▸ **Short problem**
Give back the lines exactly, from the first one to the line with "from FreeCAD import Vector", both ends included.

▸ **Source material**
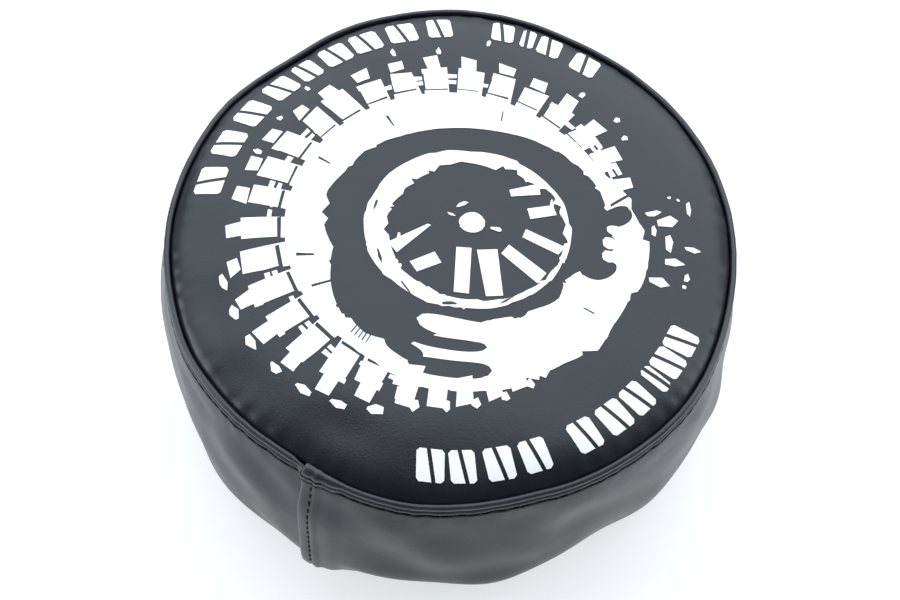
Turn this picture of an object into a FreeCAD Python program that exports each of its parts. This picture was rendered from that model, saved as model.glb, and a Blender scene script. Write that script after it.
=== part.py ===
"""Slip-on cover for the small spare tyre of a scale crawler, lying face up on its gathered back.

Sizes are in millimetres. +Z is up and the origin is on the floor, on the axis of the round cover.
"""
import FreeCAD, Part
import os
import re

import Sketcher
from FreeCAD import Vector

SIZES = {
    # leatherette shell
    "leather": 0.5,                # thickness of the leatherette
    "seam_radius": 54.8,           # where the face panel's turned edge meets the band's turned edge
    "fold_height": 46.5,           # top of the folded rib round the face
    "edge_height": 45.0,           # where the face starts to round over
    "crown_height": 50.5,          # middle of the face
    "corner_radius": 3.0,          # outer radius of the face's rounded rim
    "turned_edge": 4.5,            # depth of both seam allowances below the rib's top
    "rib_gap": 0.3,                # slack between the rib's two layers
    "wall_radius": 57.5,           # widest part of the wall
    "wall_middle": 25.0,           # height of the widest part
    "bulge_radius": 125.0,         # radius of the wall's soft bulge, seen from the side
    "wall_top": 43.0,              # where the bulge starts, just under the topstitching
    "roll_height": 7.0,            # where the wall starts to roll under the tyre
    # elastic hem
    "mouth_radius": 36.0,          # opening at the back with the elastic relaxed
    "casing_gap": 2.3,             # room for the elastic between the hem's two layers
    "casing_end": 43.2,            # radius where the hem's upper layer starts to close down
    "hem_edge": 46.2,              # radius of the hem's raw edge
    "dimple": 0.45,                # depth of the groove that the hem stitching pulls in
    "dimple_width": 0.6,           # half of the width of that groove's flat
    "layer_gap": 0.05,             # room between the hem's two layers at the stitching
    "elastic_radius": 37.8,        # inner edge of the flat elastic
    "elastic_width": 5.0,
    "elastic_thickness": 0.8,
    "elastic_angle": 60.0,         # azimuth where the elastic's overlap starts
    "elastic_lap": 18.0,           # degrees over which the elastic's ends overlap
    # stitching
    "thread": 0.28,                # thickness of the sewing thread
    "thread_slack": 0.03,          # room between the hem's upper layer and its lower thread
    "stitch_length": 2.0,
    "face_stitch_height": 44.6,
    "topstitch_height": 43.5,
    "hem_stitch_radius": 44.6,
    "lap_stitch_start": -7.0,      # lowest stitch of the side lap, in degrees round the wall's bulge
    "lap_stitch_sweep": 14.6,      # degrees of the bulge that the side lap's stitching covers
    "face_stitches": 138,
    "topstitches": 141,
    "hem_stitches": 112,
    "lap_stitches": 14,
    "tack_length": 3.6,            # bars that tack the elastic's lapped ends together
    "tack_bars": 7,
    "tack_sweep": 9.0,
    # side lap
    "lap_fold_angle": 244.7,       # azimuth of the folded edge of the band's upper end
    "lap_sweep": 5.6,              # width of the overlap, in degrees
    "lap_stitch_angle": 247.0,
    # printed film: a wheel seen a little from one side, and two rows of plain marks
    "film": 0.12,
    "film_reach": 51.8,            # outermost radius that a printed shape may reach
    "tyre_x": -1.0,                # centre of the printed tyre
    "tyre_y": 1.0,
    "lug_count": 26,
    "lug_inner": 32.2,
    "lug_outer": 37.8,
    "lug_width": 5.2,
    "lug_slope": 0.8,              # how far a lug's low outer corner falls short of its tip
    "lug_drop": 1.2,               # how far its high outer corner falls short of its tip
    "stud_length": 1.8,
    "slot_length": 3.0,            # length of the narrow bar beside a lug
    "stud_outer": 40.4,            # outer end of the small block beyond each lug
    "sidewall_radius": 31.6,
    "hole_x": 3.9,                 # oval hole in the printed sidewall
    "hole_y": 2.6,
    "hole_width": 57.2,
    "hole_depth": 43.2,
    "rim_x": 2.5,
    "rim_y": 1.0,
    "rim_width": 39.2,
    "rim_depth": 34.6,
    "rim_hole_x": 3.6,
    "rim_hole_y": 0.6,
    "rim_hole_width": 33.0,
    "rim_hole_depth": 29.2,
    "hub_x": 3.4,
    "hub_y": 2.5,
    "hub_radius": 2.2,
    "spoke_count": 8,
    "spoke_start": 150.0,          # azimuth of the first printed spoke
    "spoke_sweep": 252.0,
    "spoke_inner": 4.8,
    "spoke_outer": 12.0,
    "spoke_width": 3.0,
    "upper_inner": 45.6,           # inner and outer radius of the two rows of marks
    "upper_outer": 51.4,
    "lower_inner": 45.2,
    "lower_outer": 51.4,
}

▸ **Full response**
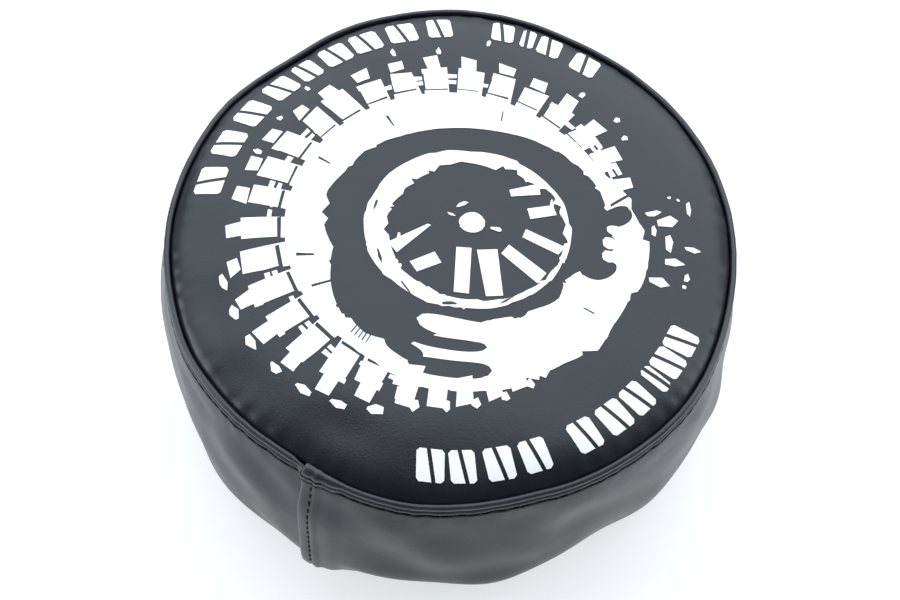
Turn this picture of an object into a FreeCAD Python program that exports each of its parts. This picture was rendered from that model, saved as model.glb, and a Blender scene script. Write that script after it.
=== part.py ===
"""Slip-on cover for the small spare tyre of a scale crawler, lying face up on its gathered back.

Sizes are in millimetres. +Z is up and the origin is on the floor, on the axis of the round cover.
"""
import FreeCAD, Part
import os
import re

import Sketcher
from FreeCAD import Vector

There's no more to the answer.